At best, releasing the 28 pages out of context may give families that suffered because of 9/11 some money, but the 28 pages can only provide an illusion of closure. Releasing the 28 pages out of context will also trigger broad doubts in the United States about a critical strategic partner as a critical time, as well as create anger and hostility in Saudi Arabia against the United States, and feed the kind of al Qaeda and ISIS propaganda that charges the United States as the enemy of Islam and Muslims.
It may well be too late not to address this issue, no matter how uncertain the content of the 28 pages may be. If the U.S. government is to address this issue at all, however, it must do so fully and release all of the relevant data now available, not simply 28 pages from a report written in 2002 with a narrow focus on the events of 9/11. It must also address the role of the officials and military in other countries, particularly Pakistan.
As Americans, we are often rightly critical of the rule of law in other nations, including Saudi Arabia.

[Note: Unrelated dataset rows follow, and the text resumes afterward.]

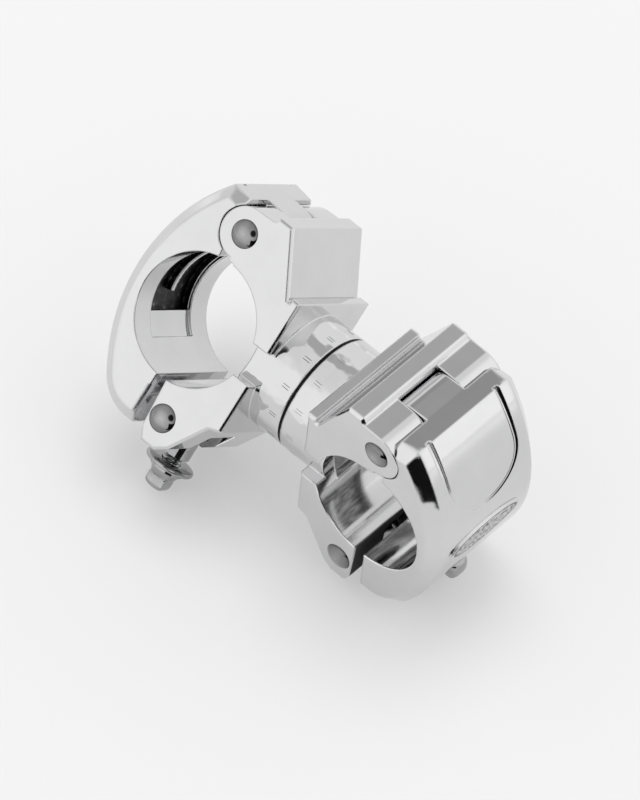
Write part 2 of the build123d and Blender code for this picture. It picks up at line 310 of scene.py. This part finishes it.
def coat(tree, under, mask, share, over):
    """Covers under where mask is 1, at most to the given share."""
    return blend(tree, calc(tree, "MULTIPLY", mask, share), under, over)


def bump(tree, height, strength, distance, before=None):
    node = tree.nodes.new("ShaderNodeBump")
    node.inputs["Strength"].default_value = strength
    node.inputs["Distance"].default_value = distance
    tree.links.new(height, node.inputs["Height"])
    if before is not None:
        tree.links.new(before, node.inputs["Normal"])
    return node.outputs["Normal"]


def object_coordinates(tree):
    return tree.nodes.new("ShaderNodeTexCoord").outputs["Object"]


def split(tree, vector):
    node = tree.nodes.new("ShaderNodeSeparateXYZ")
    tree.links.new(vector, node.inputs[0])
    return node.outputs


def clamp_coordinates(tree, side):
    """x, y and z in a clamp's own frame: away from the barrel, along its tube, to its hinge."""
    back = PLACES[side].inverted()
    node = tree.nodes.new("ShaderNodeMapping")
    node.inputs["Location"].default_value = back.translation
    node.inputs["Rotation"].default_value = back.to_euler("XYZ")
    tree.links.new(object_coordinates(tree), node.inputs["Vector"])
    return split(tree, node.outputs["Vector"])


def reach(tree, first, second):
    """Distance from the axis that the two coordinates are measured from."""
    squares = calc(tree, "ADD", calc(tree, "POWER", first, 2.0), calc(tree, "POWER", second, 2.0))
    return calc(tree, "SQRT", squares)


def reach_from(tree, x, z, axis):
    """Distance from an axis along the clamp's tube."""
    return reach(tree, calc(tree, "SUBTRACT", x, axis.x), calc(tree, "SUBTRACT", z, axis.z))


# Masks of the castings

def seat_mask(tree, from_seat):
    return below(tree, from_seat, SEAT_RADIUS + MASK_MARGIN, fade=0.3 * MM)


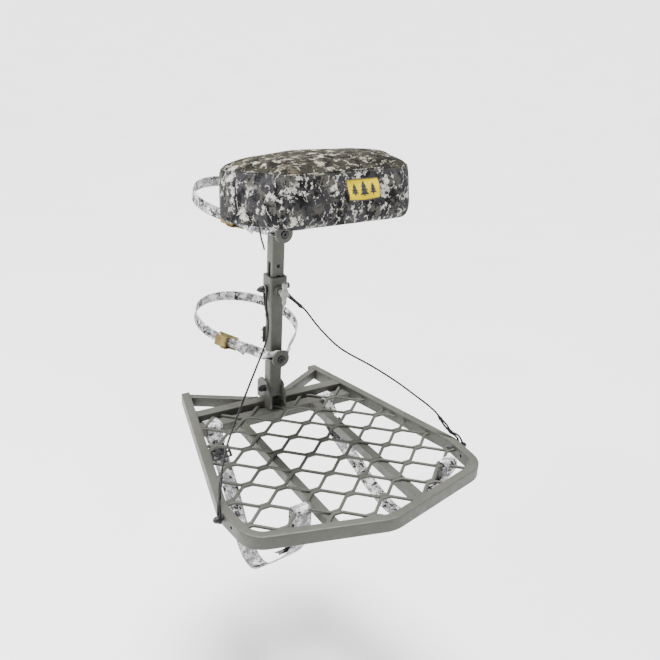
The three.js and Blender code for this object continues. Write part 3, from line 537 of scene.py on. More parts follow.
for node in (
    "post", "tree_bracket", "platform_rim", "rear_crossbar", "deck_crossbar", "deck_bar_left", "deck_bar_right",
    "v_bar_left", "v_bar_right", "hinge_ear_left", "hinge_ear_right", "collar", "seat_bracket_left",
    "seat_bracket_right", "seat_arm_left", "seat_arm_right",
):
    finish_cad(node, PAINT)
for node in (
    "lower_spool_bolt", "upper_spool_bolt", "seat_stop_pin", "seat_pivot_bolt", "seat_pivot_nut",
    "platform_pivot_bolt", "platform_pivot_nut", "cable_bolt_left", "cable_bolt_right", "cable_nut_left",
    "cable_nut_right", "anchor_bolt", "anchor_cap_nut", "cable_eye_lower_left", "cable_eye_lower_right",
    "cable_eye_upper_left", "cable_eye_upper_right",
):
    finish_cad(node, BLACK_STEEL, 0.0005)
for node in ("anchor_washer_left", "anchor_washer_right", "wing_knob"):
    finish_cad(node, ZINC, 0.0004)
for buckle_part in ("body", "pin", "cam"):
    for strap_name in ("lower", "upper"):
        finish_cad(f"{strap_name}_buckle_{buckle_part}", YELLOW_ZINC, 0.0003)
for node in ("seat_pan", "carry_buckle_rear_left", "carry_buckle_front_left", "carry_buckle_rear_right",
             "carry_buckle_front_right"):
    finish_cad(node, PLASTIC, 0.0005)

# ------------------------------------------------------------------ expanded-metal deck

BOND_X, BOND_Y = 56.5, 39.85
BOND_START = (-141.25, -353)
STRAND_W, STRAND_T = 7.0, 5.6
BOND_HALF = 10.5
MESH_MID_Z = (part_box("deck_mesh")[0].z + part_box("deck_mesh")[1].z) / 2


RIM_TREE = surface_tree(NODES["platform_rim"].data)
RIM_MID_Z = -0.022                      # below the bolt holes
DECK_REAR_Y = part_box("rear_crossbar")[0].y - 0.0002


def in_deck(x, y):
    """Whether a point of the deck's plane is inside the rim."""
    if y > DECK_REAR_Y:
        return False
    p = Vector((x, y, RIM_MID_Z))
    crossings = 0
    for _ in range(8):
        hit = RIM_TREE.ray_cast(p, Vector((1, 0, 0)))
        if hit[0] is None:
            break
        crossings += 1
        p = hit[0] + Vector((1e-5, 0, 0))
    if crossings != 2:
        return False
    return RIM_TREE.ray_cast(Vector((x, y, RIM_MID_Z)), Vector((0, -1, 0)))[0] is not None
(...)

We also stress the goal of holding everyone innocent until proven guilty, and of surfacing all of the evidence in a given case. At present, there seems to be all too great a risk that we will release unsubstantiated charges that assume the Saudis are guilty until proven innocent, seem to prove that guilt to many regardless of the full truth, threaten a key U.S. strategic partnership, and feed charges that the United States is intolerant of Islam and other cultures in ways that actually add to the anger and distrust that feed extremism and terrorism.
I am not arguing that we should conceal the facts or any real element of guilt. I am arguing that that if the U.S. government is to properly address this issue, it has a clear obligation to establish all the facts that can establish innocence as well as guilt, and to put the history of events into a full and proper perspective.